Protesters at the Global Climate Strike fill a street in Krakow, Poland.
Protesters at the Global Climate Strike fill a street in Krakow, Poland.
Students, parents, and activists at the 2019 Global Climate Strike in Krakow, Poland.
Omar Marques/SOPA Images/LightRocket via Getty Images
Brian Resnick
Brian Resnick was Vox’s science and health editor and is the co-creator of Unexplainable, Vox’s podcast about unanswered questions in science.

This story is part of Covering Climate Now, a global collaboration of more than 250 news outlets to strengthen coverage of the climate story.


Friday was a truly historic day for the potent new social movement committed to sounding a global alarm about the climate crisis. The Global Climate Strikes, inspired by Swedish climate activist Greta Thunberg, age 16, may end up being the largest mass protest for action on global warming in history.

The exact number of participants worldwide will be hard to get. But the event was truly global and astonishingly well organized: There were over 2,500 events scheduled in over 163 countries on all seven continents.

And according to 350.org, a major environmental advocacy group and a co-organizer of today’s events, more than 4 million people worldwide took part.

There were 40,000 people striking in France; 2,600 in Ukraine; 5,000 in South Africa; 10,000 in Turkey; 5,000 in Japan; 100,000 in London; 330,000 in Australia; 250,000 in NYC; and 1.4 million in Germany, 350.org told us.

(You can see photos of the strikes around the world here.)

Again, those numbers come from the event organizers so take them with a grain of salt. That said, it’s clear that Friday’s actions were enormous and spanned the globe. Kids and adults were protesting from Uganda to India, from Peru to Grenada, from Spain to Anchorage. There was even a small demonstration on the Antarctic continent. Another strike is planned for September 27.

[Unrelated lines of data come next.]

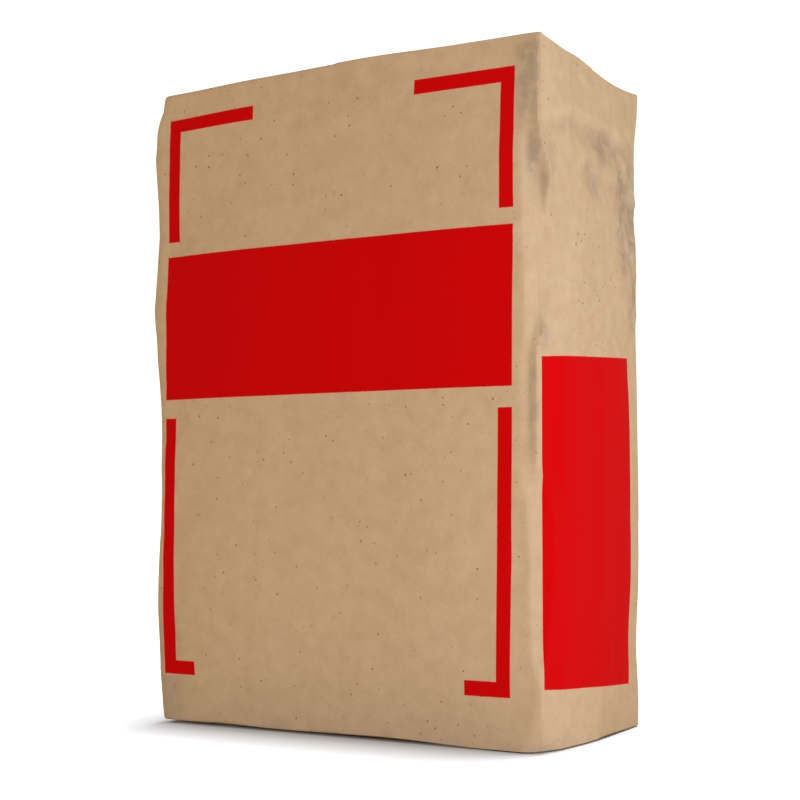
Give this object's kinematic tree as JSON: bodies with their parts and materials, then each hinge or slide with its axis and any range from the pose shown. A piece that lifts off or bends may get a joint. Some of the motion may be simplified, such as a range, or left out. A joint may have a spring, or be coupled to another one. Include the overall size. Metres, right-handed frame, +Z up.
{
  "type": "cement bag",
  "caption": "Block-bottom kraft paper valve sack filled with cement, standing on its folded end, with bare printed panels and corner brackets.",
  "frame": {"origin": "middle of the base, on the floor that the sack stands on", "axes": "+Z up along the sack's height, -Y out of the printed front, +X out of the narrow side that the picture shows, so the valve opens towards -X"},
  "size_m": [0.291, 0.158, 0.4225],
  "materials": {
    "sack_kraft_paper": "dull unbleached kraft paper with sparse dark fibres and flat red printed areas",
    "cover_sheet_paper": "dull unbleached kraft paper, pasted down",
    "valve_sleeve_paper": "dull unbleached kraft paper, pressed flat"
  },
  "bodies": {
    "root": {"filled_sack": "sack_kraft_paper", "top_cover_sheet": "cover_sheet_paper", "base_cover_sheet": "cover_sheet_paper", "valve_sleeve": "valve_sleeve_paper"}
  },
  "joints": []
}
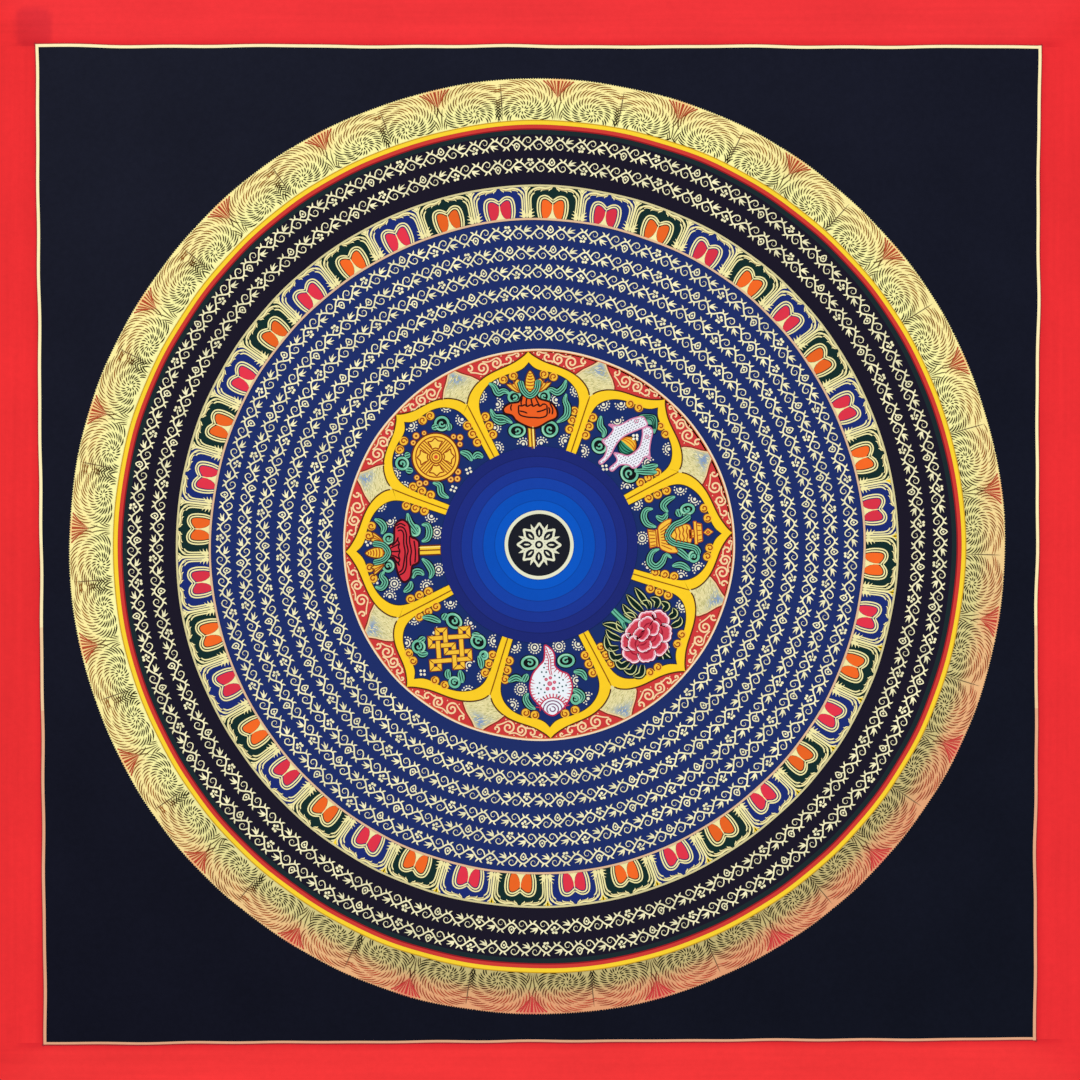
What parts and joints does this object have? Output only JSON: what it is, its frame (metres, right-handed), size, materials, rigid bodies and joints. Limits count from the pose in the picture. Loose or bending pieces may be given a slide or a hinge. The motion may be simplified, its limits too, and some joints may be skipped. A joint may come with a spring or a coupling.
{
  "type": "unmounted painted mandala canvas",
  "caption": "Square sheet of primed cotton painted with a ringed round mandala on a dark field inside a red margin, lying flat face up.",
  "frame": {"origin": "centre of the sheet's underside, on the surface that it lies on", "axes": "+Z out of the painted face, +Y towards the painting's top edge, +X towards its right edge"},
  "size_m": [0.51, 0.51, 0.0012],
  "materials": {
    "painted_cotton": "matt mineral paint on primed cotton"
  },
  "bodies": {
    "root": {"canvas_sheet": "painted_cotton"}
  },
  "joints": []
}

China, the largest emitter of greenhouse gas emissions, was noticeably absent from the images of protesters shared by Thunberg and other organizers on Twitter. According to the Guardian, “No protests were authorized in China ... but Zheng Xiaowen of the China Youth Climate Action Network said Chinese youth would take action one way or another.”

“Chinese youth have their own methods,” she said. “We also pay attention to the climate and we are also thinking deeply, interacting, taking action, and so many people are very conscientious on this issue.”

But it was inspiring to see so many young people — people who may live to see a radically different world in the second half of this century — tell the grownups of the world to heed the warnings of scientists and limit devastating warming by accelerating decarbonization in the next decade. On Monday, at the UN Climate Action Summit, we’ll find out how many were listening.

And eventually, an independent tally of participants will come. Researchers are working on their own estimates of the crowd size.

In 2017, Crowd Counting Consortium was launched by Erica Chenoweth, an expert on civil resistance at Harvard, and Jeremy Pressman, a political scientist at the University of Connecticut, as a public service project to document the scope of the Women’s March.

“Documenting the women’s march in real time, we learned how important it was for people to be seen, witnessed and counted,” Chenoweth and Pressman wrote in a Washington Post article.

They are currently collecting data on the September 20 climate strikes in the US and parallel events around the world. Eventually, they’ll have estimates of the total crowd size from September 20 to share.